Sharding is a type of database partitioning that separates very large databases the into smaller, faster, more easily managed parts called data shards. The word shard means a small part of a whole.

Horizontal partitioning is a database design principle whereby rows of a database table are held separately, rather than being split into columns (which is what normalization and vertical partitioning do, to differing extents). Each partition forms part of a shard, which may in turn be located on a separate database server or physical location.

There are numerous advantages to this partitioning approach. Since the tables are divided and distributed into multiple servers, the total number of rows in each table in each database is reduced.

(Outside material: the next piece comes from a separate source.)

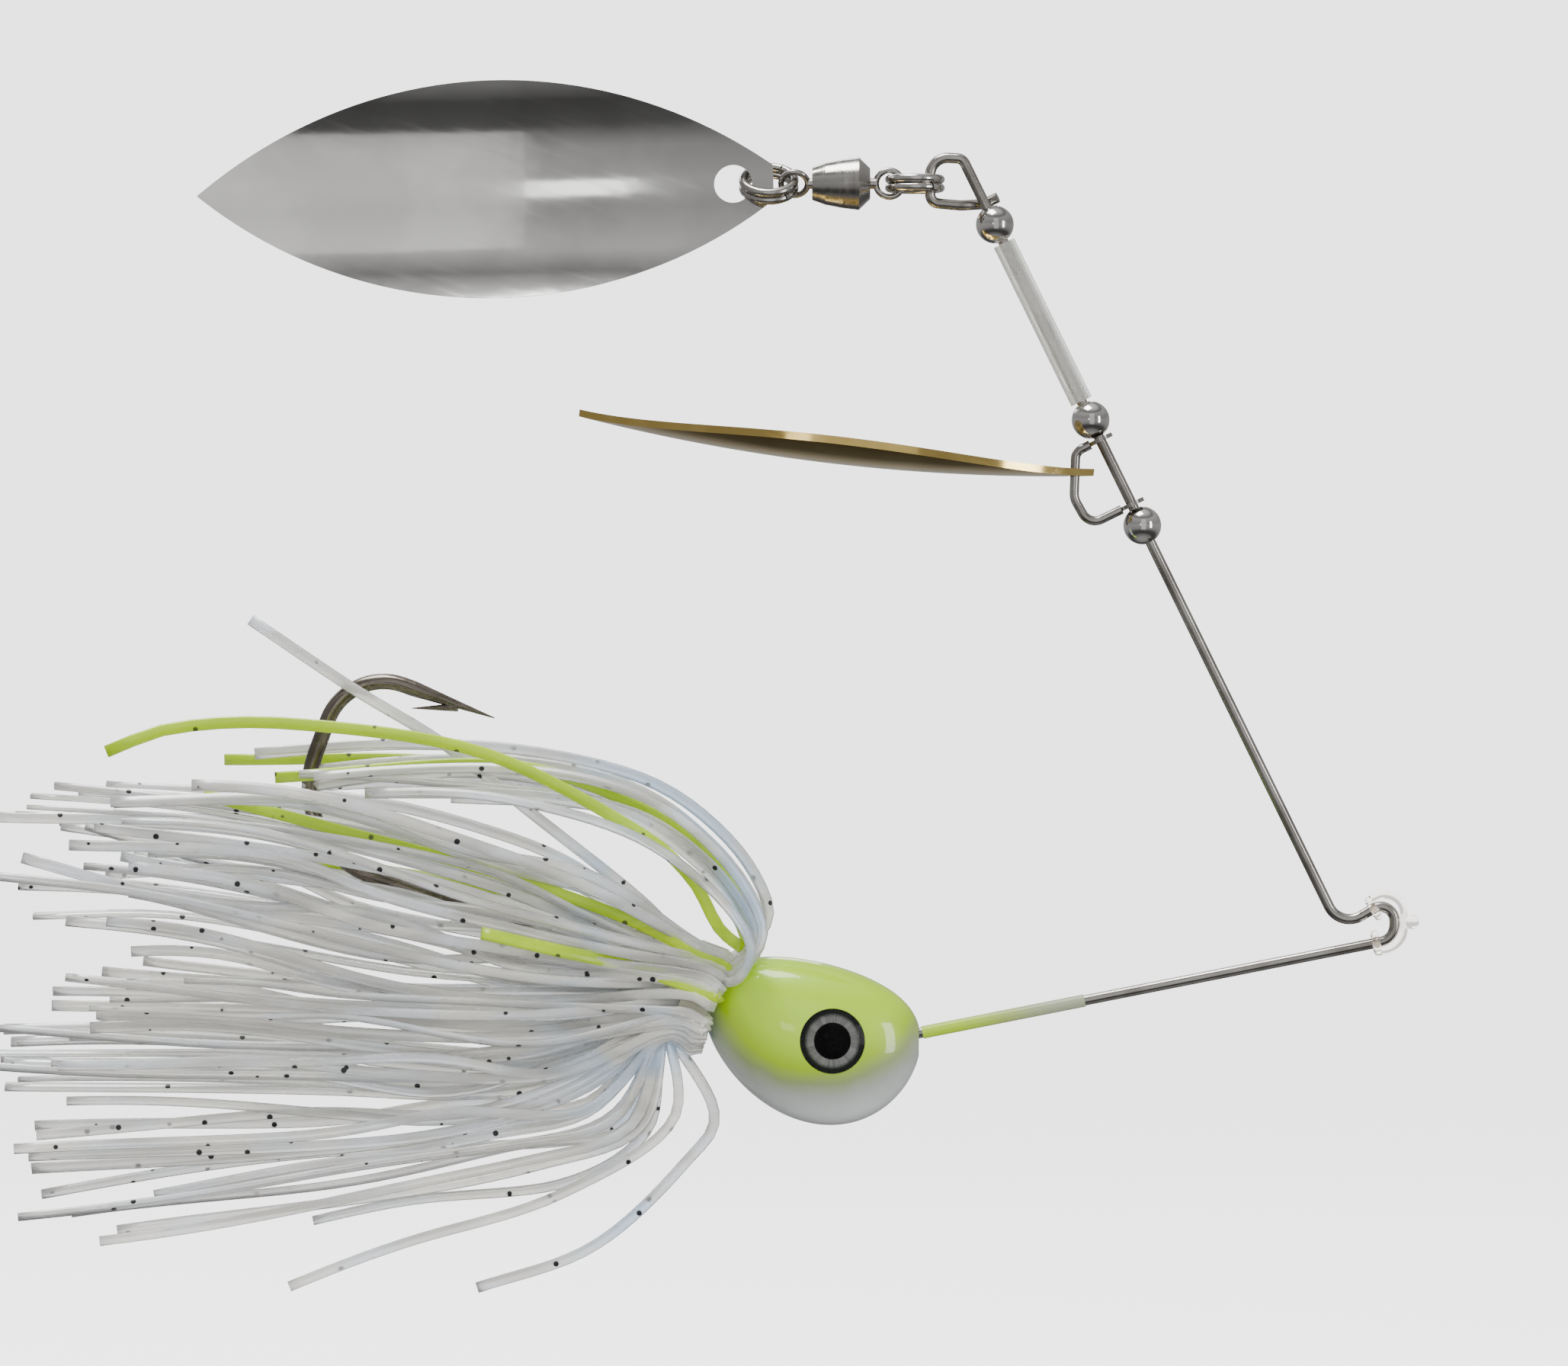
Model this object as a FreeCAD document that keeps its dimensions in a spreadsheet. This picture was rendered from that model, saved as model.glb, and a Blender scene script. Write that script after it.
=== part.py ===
import FreeCAD, Part
import math
import os
import Sketcher
from FreeCAD import Placement, Rotation, Vector

# A spinnerbait: a bent wire frame carries a weighted fish head with its hook and
# skirt on the lower arm, and two willow-leaf blades on the upper arm. The small
# blade hangs from a clevis that turns on the arm between hollow beads. The large
# blade trails from the closed loop at the arm's end, behind two split rings and
# a ball-bearing swivel.
#
# Frame: the origin lies inside the bend where the line is tied, +X points ahead,
# +Z up, and the wire lies in the XZ plane. Lengths are millimetres, angles degrees.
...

This reduces index size, which generally improves search performance. A database shard can be placed on separate hardware, and multiple shards can be placed on multiple machines. This enables a distribution of the database over a large number of machines, which means that the database performance can be spread out over multiple machines, greatly improving performance. In addition, if the database shard is based on some real-world segmentation of the data (e.g., European customers v. American customers) then it may be possible to infer the appropriate shard membership easily and automatically, and query only the relevant shard

Disadvantages

Sharding requires developers to think about things like rollbacks, constraints, and referential integrity across tables within their applications when these types of concerns are best handled by the database. It also makes other common operations such as joins, searches, and memory management very difficult. In short, the very solution implemented to overcome throughput issues becomes a bottleneck in and of itself.

Examples

MongoDB supports sharding from version 1.6

Solr enterprise search server provides sharding capabilities

Microsoft supports sharding in SQL Azure through "federations"